As a nation, we seem to have decided that Bangla, our mother tongue is at best an ornamental part of our identity without any real practical function. Yet every year, we make a big fuss in February. Even the garden variety English medium schools put up nice little Shaheed Minars and ask children to come to school wearing “traditional clothing.” Is this an attempt at kitschification or a true recognition of the pivotal role language plays in the formation of identity? Why should we really still bother about Ekushe February?
I don’t want to bore you by repeating what we already know: how language, culture and identity are intricately intermeshed and how Ekushe February laid the foundation of our national identity. I don’t want to make you feel guilty by reminding you of the Shaheeds who sacrificed their lives for our language. I want to give you some practical reasons why Bangla still matters and most importantly, why our children should learn it well. It’s obvious why we obsess over English. We want our children to be successful in the global workplace. Now, what if I told you that learning Bangla will help children learn English better? English as a Second Language (ESL) student in international schools have been observed to learn English better and faster if they maintain and develop their proficiency in the mother tongue. Experts tell us that when children first learn to read in their first language well, it accelerates the development of reading skills in the second language. English medium schools currently practice the exact opposite! It seems that in Bangladesh, we are afraid that learning Bangla first would damage our children in a way that would forever get in their way of learning English even though educational and linguistic experts tell us otherwise.
A report commissioned by UNESCO tells us that children’s ability to learn a second language does not suffer when their mother tongue is the primary language of instruction through primary school. Fluency and literacy in the mother tongue lay a cognitive and linguistic foundation for learning long term. When children are abruptly forced to switch to a second language, their first language acquisition is often deterred or even lost. On the other hand, when children gradually transition into academic learning in a second language, they learn it quickly. If they receive the necessary support for continual development in the first language, they emerge as bilingual learners.
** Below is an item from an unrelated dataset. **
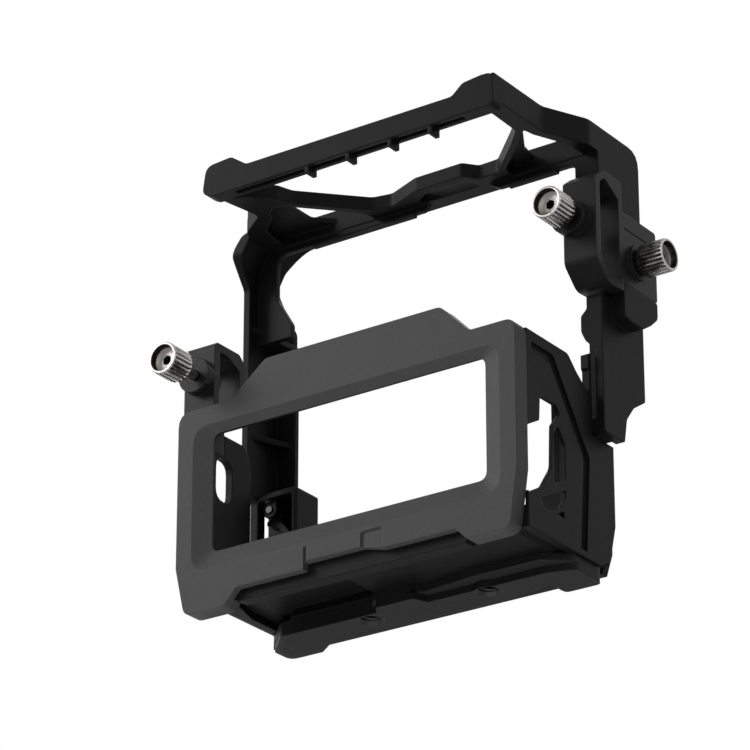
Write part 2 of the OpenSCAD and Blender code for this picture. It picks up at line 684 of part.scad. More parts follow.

Maybe this explains why Bangla medium students continue to enjoy spectacular academic success at an international level, especially when it comes to merit-based scholarships. The kind of English language learning environment we see in Dhaka has been described as language “submersion” rather than immersion. Our children spent a lot more time talking to each other rather than people who speak the language well enough to help them learn it. The English they end up hearing most often is the imperfect varieties spoken by classmates (and dare I say by adults, including parents and teachers) rather than standard verities. When we stop using Bangla with our children, we run the risk of not letting them develop neither their Bangla nor English to the best of their ability.
Our children should learn Bangla well so that they can actually listen to and understand their parents and grandparents. They need it to engage into greater issues around them beyond household matters. They need it to thrive at work and in personal life. The loss of the mother tongue is associated with a disruption of family ties. While children living in Bangladesh may not entirely lose Bangla, we have to admit there is a clear decline in advanced mastery of Bangla as a medium of communication. You may not think it’s necessary for your children to delve into Bangla grammar or literature, but you have to admit that the ability to make a cogent argument in their mother tongue is a formidable communication skill. Our growing economy and promising workforce makes Bangla a useful business language for future entrepreneurs. It is also an essential skill for future leaders of our nation. Mastering our mother tongue gives us a sense of pride and connectedness to our cultural heritage. It enables us to become global citizens and strengthens us against prejudice and racism.
I’ve been trying to convince you of the instrumental value of Bangla as a language for the future generation, but I’d like to end with a brief reminder about its value as a medium of expression and thought. I worry about the children in this country whose inner voice that speaks their mother tongue is being silenced by society. What if these children forget how to think in Bangla? Can they really have an inner life entirely in English or some other language? In what language do they ponder about the universe? If we don’t equip them to think and express themselves in their mother tongue, I worry that they will end up caught between languages. Belgian writer Luc Sante writes of such children: “He has two tongues: one is all quivering, unmediated, a primal sensation, and the other is detached, deliberate, and artificial. To give a full accounting he would have to split himself in two.”
Eva Hoffman writes about her experience as an immigrant child, “For a while, I was in effect without language, and from the bleakness of that condition, I understood how much our inner existence, our sense of self, depends on having a living speech within us. To lose an internal language is to subside into an inarticulate darkness in which we become alien to ourselves.” While Hoffman experienced her inner silence upon emigration, the global pressures experienced locally makes it just as relevant for our children right here, right now. Don’t let them sink into the realm of silence that Julia Kristeva has hauntingly described as the silence of the polyglot:
“Not speaking one’s mother tongue. Living with resonances and reasoning that are cut off from the body’s nocturnal memory, from the bittersweet slumber of childhood. Bearing within oneself like a secret vault, or like a handicapped child — cherished and useless — that language of the past that withers without ever leaving you. Thus, between two languages, your realm is silence. By dint of saying things in various ways, one just as trite as the other, just as approximate, one ends up no longer saying them.”
Please help children speak, read, write, and most importantly, think in Bangla. It is the language we cuddled and cooed with when they were just born. It is our language of love and laughter, the language of our inner voice. Don’t let them lose it.